If sanctioned, neither the particular person nor family could travel to the country in which they are sanctioned, and any property or assets in that country are also detached.
Sooka highlighted the Mullivakkal massacre in 2009 as a key reason for accountability.
“I’ve dealt with many situations of conflict in many different countries in the world, but what is really harrowing about the conflict in Sri Lanka is the way in which civilians were targeted by the Sri Lankan security forces towards the end of the war.”
“You had over 300,000 people living side by side seeking shelter in zones the size of Hyde Park, bombed and targeted by Sri Lankan forces who denied these numbers, despite warnings from doctors and humanitarian workers in the zones at the time.
“Civilians were in desperate need of medical supplies, doctors were trying to use any type of implements to assist medically, and of course there was the issue of starvation - it very very much reminds me of Gaza when you see the same things that happened in Sri Lanka.”

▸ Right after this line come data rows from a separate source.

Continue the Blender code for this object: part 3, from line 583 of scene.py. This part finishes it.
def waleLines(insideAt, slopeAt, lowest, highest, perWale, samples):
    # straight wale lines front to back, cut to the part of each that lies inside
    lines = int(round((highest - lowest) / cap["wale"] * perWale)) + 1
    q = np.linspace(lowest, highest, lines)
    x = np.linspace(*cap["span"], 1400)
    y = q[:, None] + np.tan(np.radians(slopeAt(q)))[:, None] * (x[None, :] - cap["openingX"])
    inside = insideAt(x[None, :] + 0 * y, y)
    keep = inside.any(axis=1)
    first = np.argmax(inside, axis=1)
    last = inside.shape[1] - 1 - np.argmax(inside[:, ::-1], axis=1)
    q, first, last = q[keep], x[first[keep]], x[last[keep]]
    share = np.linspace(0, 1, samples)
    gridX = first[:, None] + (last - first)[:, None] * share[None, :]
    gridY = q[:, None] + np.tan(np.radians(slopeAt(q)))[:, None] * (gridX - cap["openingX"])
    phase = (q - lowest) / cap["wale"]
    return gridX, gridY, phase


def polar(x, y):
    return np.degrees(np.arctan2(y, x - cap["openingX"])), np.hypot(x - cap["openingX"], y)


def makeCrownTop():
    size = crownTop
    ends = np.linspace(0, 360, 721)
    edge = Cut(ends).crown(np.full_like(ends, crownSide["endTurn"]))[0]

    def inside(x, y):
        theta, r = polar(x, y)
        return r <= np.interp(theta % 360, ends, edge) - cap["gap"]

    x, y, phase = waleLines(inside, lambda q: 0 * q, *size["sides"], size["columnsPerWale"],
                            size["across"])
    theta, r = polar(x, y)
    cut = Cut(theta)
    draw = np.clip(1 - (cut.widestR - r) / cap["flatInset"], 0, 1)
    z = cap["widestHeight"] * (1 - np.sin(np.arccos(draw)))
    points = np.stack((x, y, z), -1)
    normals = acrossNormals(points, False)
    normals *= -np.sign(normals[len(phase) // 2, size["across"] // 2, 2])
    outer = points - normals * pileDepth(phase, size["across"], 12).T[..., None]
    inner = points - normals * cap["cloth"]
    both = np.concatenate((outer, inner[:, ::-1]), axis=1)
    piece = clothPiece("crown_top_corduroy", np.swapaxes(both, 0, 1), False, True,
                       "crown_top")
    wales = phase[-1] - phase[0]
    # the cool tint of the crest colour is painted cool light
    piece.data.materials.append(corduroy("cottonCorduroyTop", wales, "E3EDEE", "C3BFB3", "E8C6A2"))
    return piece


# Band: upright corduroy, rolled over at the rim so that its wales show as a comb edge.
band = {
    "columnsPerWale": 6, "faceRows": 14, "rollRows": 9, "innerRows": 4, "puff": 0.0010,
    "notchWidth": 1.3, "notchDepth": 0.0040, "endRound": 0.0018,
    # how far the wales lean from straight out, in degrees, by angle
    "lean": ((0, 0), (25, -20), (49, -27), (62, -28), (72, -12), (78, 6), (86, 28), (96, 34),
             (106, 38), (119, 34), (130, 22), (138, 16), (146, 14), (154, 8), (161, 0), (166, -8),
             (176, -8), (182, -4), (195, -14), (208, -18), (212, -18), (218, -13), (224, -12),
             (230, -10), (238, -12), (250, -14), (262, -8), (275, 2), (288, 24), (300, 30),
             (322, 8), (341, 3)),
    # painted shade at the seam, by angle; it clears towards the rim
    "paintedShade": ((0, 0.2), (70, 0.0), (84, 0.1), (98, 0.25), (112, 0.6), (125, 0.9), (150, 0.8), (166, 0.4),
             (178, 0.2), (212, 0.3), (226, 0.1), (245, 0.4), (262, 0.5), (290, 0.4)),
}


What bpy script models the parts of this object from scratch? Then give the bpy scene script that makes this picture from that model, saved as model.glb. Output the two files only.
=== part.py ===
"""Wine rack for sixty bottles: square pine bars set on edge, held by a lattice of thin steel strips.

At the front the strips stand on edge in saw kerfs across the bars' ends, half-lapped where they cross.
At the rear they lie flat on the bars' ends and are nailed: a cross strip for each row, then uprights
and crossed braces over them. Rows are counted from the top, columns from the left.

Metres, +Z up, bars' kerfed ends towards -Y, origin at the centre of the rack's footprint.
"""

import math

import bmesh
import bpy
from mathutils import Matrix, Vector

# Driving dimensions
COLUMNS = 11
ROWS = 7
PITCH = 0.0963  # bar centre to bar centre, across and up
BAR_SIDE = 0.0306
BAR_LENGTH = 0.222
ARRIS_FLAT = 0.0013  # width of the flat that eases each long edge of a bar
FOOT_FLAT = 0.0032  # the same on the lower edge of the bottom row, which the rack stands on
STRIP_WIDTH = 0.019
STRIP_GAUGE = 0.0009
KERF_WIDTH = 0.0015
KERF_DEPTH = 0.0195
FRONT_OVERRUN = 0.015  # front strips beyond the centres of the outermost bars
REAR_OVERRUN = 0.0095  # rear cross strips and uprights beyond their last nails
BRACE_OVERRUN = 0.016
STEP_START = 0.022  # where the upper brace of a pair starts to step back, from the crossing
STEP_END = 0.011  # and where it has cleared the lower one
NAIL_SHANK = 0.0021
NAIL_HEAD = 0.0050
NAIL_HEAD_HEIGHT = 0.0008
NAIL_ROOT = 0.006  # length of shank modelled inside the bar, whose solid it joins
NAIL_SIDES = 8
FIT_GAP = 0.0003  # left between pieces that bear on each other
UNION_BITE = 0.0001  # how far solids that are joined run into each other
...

Read more: 15 years today - A massacre in Mullivaikkal
Sooka warned that ongoing human rights violations were shown through the ITJP’s dossier of evidence: “there are statements from those who left Sri Lanka this year who were the subject of ongoing violations including torture and sexual violence. Members of the Tamil community who handed over their loved ones to the forces at the end of the war and have not had sight of them since continue to be persecuted just for even asking questions about what has happened to their loved ones.”
Sri Lanka was found to have the second highest number of enforced disappearances according to a 2022 Amnesty International report and Sooka emphasised that such stories ‘placed an obligation on the international community to hold Sri Lanka accountable.’
When asked about the UK’s resistance to sanctioning and referring Sri Lanka to the International Court, Sooka said she was ‘disappointed’.
Previously the ITJP had submitted lengthy sanctions dossiers on General Shavendra Silva in 2021, and General Jagath Jayasuria in 2022, who was in charge of the notorious Joseph camp. Whilst Silva was publicly designated in the US under 7031c of the Appropriations Act for his role in gross human rights violations, the UK has never sanctioned either of the two men.
Sooka said: “We find it a real challenge to understand why the UK government has been so resistant to sanctioning - the hope is this year the publicity around this question of sanctions request will spur the UK government to act and do what is their responsibility.”
When asked whether she would support economic sanctions against Sri Lanka as a whole, Sooka admitted this was trickier to answer with the advent of a new regime and a possibility that they could behave in a ‘different manner’.
“I would argue it would be better to have economic sanctions against individuals involved or implicated in corruption but I think that question of overall economic sanctions itself should be a call made by the victims of the violations themselves.”
Demonstration by Tamil families in 2020.
When asked if she would support a referral to the International Criminal Court, Sooka said “absolutely”.
“The ITJP has always been considering what is a jurisdictional basis to bring such a case, but the difficulty is that Sri Lanka is not a signatory. But if countries passed a resolution in the security council and signalled that there would be an ICC referral and investigation into what happened at the end of the war and in the aftermath in Sri Lanka, that is something that one could pressure the UK to put in a referral as well.”
Sooka is clear that the Tamil people can support the submissions by the ITJP, particularly amid calls to renew the mandate of the Office of the UN High Commissioner for Human Rights (OHCHR) and its Sri Lanka Accountability Project.
Sooka said: “Write to the various governments, particularly the UK which is the leader of the core group on the Human Rights Council and will in fact rally support for an investigation.
“By asking them to act on the submissions - these are tangible steps that the Tamil community can really support.”